=== EXERCISE DETAILS ===
Starting from the line that contains "for maker in", copy every line exactly until the line that contains "if empty is", which is also included.

____

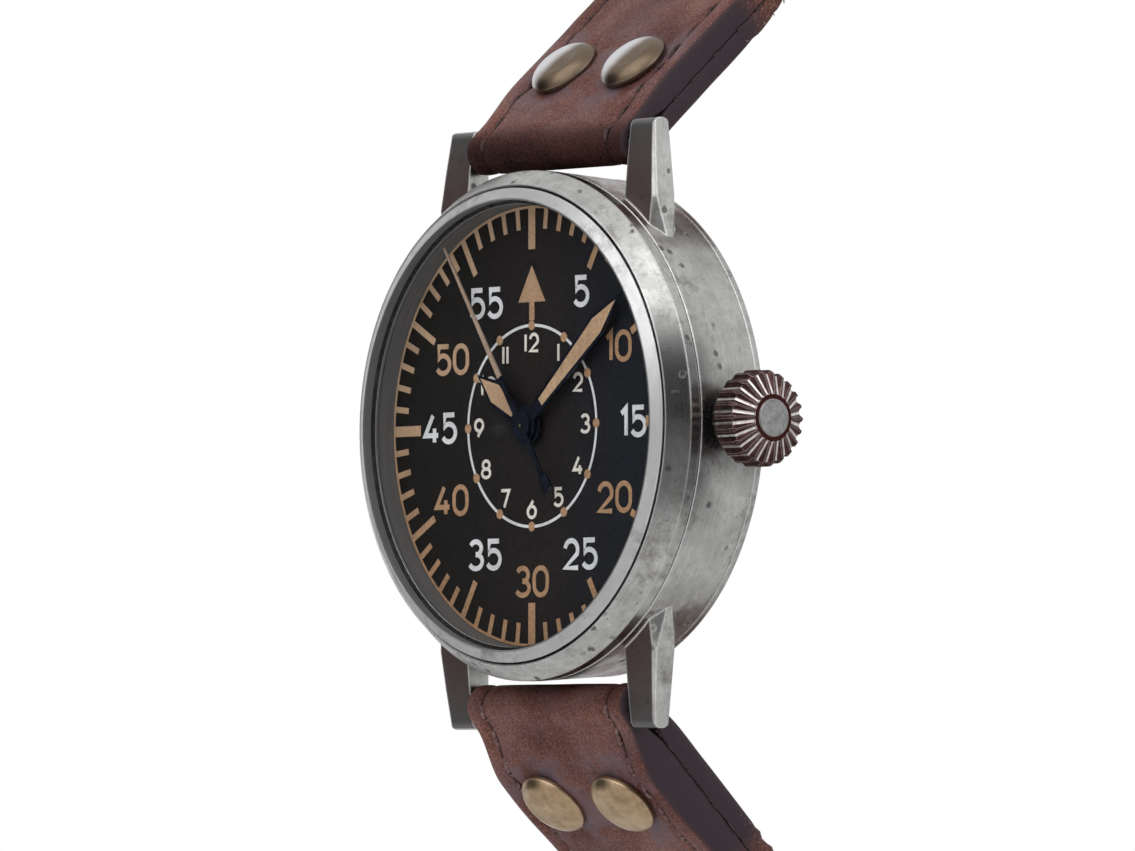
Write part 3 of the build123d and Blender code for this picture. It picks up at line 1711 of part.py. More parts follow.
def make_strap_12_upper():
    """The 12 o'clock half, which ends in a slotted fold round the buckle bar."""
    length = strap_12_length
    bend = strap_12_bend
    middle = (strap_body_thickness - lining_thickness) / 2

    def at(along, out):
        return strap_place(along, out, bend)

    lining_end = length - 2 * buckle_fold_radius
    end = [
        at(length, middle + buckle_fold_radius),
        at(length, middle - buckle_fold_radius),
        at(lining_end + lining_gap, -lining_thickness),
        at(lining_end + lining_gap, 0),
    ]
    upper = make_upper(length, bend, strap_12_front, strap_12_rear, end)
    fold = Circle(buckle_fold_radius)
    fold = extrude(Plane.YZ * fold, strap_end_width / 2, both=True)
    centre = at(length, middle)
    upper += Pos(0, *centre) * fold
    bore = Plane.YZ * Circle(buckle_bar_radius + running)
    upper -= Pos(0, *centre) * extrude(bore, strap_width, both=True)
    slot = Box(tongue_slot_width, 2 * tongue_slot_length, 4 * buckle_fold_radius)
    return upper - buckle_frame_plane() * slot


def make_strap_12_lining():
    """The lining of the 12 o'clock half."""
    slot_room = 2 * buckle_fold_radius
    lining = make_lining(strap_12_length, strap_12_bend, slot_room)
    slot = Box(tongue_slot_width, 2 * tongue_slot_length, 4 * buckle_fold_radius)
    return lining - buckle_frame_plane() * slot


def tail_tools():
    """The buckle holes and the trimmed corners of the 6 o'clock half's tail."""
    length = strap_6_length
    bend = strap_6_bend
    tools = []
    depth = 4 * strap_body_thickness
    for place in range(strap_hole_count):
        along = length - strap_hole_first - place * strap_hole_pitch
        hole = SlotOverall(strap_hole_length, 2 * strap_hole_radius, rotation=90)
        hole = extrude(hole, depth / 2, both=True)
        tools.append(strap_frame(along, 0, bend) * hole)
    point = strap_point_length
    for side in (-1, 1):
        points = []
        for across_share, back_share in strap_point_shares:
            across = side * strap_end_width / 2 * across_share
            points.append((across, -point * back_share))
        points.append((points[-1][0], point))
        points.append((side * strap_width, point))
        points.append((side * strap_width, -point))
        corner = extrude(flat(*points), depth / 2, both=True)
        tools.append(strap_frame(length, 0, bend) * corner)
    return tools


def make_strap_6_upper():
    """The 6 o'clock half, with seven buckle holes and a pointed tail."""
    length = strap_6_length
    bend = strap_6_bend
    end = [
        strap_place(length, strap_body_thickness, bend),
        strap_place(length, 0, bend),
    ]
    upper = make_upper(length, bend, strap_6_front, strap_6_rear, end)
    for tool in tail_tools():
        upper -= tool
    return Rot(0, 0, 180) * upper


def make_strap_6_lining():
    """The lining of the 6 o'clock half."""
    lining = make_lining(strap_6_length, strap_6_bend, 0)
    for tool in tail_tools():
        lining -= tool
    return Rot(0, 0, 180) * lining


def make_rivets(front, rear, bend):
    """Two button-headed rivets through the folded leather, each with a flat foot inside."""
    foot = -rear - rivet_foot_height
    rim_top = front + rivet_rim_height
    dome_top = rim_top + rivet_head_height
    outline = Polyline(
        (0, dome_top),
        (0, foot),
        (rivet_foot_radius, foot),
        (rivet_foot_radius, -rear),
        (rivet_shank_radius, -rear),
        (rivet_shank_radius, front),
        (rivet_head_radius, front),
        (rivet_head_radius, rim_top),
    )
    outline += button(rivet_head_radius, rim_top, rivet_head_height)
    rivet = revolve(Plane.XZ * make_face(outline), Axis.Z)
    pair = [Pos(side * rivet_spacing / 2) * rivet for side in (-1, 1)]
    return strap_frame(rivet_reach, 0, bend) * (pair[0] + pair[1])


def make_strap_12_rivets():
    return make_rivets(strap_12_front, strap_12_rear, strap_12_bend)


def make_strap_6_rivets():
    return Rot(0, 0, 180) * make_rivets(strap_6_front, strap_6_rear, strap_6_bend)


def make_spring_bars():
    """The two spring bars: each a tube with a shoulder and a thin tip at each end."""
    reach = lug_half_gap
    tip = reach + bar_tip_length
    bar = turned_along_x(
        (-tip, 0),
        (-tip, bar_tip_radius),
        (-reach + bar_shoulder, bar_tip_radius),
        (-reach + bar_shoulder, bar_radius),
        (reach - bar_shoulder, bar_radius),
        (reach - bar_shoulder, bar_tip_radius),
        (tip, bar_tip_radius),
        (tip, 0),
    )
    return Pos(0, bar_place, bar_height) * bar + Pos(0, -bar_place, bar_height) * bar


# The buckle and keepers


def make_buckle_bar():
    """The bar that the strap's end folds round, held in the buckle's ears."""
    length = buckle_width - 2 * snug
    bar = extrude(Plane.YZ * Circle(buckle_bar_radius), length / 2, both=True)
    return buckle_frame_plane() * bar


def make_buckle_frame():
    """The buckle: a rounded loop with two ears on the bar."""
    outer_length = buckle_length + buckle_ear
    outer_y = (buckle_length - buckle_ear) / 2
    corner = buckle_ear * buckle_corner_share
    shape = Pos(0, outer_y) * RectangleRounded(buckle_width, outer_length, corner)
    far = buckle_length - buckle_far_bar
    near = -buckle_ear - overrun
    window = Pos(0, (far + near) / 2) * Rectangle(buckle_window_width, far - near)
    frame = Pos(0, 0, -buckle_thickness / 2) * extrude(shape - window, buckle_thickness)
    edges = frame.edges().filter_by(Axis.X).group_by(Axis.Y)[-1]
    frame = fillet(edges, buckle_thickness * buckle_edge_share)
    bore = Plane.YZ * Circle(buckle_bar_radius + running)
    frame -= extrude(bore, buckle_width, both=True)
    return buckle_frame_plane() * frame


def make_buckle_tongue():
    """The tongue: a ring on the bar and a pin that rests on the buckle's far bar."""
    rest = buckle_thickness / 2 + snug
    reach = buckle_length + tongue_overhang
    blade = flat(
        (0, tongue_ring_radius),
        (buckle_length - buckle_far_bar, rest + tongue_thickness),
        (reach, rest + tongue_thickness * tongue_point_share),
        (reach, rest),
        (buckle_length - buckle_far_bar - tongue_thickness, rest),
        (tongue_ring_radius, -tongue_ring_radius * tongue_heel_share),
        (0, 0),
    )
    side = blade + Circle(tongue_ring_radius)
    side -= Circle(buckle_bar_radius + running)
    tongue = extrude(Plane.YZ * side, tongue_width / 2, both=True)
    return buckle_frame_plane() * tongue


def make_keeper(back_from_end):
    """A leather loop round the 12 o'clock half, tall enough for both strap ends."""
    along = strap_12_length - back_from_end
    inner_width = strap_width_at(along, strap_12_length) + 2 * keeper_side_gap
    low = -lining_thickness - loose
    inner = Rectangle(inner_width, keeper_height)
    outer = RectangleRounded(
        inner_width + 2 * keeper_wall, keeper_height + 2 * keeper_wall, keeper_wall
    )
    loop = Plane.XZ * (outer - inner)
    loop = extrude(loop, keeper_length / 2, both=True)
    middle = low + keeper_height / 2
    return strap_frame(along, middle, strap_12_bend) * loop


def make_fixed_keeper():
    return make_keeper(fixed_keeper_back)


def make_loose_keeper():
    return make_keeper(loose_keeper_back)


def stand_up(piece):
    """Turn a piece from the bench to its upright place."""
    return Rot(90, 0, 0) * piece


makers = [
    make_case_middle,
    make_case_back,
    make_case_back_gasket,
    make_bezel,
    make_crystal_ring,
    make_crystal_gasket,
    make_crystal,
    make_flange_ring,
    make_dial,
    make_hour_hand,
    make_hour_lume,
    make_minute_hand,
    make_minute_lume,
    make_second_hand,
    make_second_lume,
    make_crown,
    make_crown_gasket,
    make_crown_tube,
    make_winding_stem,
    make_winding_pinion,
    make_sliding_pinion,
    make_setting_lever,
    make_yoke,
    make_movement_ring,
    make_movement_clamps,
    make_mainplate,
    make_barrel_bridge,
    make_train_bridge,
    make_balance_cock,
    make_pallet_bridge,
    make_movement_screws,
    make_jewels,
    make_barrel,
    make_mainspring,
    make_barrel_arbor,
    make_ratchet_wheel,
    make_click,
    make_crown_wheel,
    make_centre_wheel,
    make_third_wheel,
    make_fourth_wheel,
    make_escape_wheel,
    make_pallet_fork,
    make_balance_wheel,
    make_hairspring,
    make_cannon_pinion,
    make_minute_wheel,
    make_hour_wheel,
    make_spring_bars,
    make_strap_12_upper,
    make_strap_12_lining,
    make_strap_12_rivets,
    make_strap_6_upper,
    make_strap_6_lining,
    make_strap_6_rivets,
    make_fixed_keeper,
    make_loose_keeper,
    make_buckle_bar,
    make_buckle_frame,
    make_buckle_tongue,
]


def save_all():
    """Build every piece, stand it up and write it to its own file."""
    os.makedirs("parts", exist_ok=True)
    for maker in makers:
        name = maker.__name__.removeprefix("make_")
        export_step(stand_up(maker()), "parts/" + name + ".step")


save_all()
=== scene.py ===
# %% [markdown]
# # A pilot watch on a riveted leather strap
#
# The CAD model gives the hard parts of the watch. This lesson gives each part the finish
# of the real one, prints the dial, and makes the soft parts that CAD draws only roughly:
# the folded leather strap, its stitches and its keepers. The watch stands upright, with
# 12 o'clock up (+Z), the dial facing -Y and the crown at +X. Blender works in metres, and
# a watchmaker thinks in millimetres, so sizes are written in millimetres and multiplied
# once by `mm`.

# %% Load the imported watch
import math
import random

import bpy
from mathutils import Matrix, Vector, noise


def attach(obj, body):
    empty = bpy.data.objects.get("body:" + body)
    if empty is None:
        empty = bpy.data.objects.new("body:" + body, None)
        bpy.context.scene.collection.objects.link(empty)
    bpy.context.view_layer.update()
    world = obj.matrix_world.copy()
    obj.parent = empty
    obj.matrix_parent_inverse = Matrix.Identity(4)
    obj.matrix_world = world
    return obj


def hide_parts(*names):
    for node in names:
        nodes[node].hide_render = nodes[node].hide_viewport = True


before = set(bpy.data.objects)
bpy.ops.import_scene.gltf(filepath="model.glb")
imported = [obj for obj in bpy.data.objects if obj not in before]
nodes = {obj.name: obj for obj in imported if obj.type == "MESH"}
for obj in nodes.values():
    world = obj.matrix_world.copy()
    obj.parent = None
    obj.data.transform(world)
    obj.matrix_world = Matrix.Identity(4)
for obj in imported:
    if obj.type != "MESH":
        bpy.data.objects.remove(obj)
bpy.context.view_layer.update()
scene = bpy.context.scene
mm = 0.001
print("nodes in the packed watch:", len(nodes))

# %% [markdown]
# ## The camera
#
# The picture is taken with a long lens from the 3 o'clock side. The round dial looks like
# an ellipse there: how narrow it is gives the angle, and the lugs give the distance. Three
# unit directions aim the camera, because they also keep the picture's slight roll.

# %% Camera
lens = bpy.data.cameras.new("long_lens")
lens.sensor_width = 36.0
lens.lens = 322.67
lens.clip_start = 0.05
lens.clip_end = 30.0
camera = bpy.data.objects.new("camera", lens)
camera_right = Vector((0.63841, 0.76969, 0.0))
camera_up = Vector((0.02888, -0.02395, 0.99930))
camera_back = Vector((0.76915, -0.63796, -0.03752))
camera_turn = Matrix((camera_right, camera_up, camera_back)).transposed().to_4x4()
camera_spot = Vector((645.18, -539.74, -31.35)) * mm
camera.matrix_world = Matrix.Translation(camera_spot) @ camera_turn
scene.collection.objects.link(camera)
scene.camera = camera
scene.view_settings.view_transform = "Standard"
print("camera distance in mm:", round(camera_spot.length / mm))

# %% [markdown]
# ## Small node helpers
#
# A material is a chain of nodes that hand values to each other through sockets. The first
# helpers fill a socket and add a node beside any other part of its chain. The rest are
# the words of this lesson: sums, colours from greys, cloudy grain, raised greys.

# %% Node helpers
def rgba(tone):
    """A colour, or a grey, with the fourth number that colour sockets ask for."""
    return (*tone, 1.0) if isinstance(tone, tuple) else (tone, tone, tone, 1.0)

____

=== FINAL RESULT ===
    for maker in makers:
        name = maker.__name__.removeprefix("make_")
        export_step(stand_up(maker()), "parts/" + name + ".step")


save_all()
=== scene.py ===
# %% [markdown]
# # A pilot watch on a riveted leather strap
#
# The CAD model gives the hard parts of the watch. This lesson gives each part the finish
# of the real one, prints the dial, and makes the soft parts that CAD draws only roughly:
# the folded leather strap, its stitches and its keepers. The watch stands upright, with
# 12 o'clock up (+Z), the dial facing -Y and the crown at +X. Blender works in metres, and
# a watchmaker thinks in millimetres, so sizes are written in millimetres and multiplied
# once by `mm`.

# %% Load the imported watch
import math
import random

import bpy
from mathutils import Matrix, Vector, noise


def attach(obj, body):
    empty = bpy.data.objects.get("body:" + body)
    if empty is None:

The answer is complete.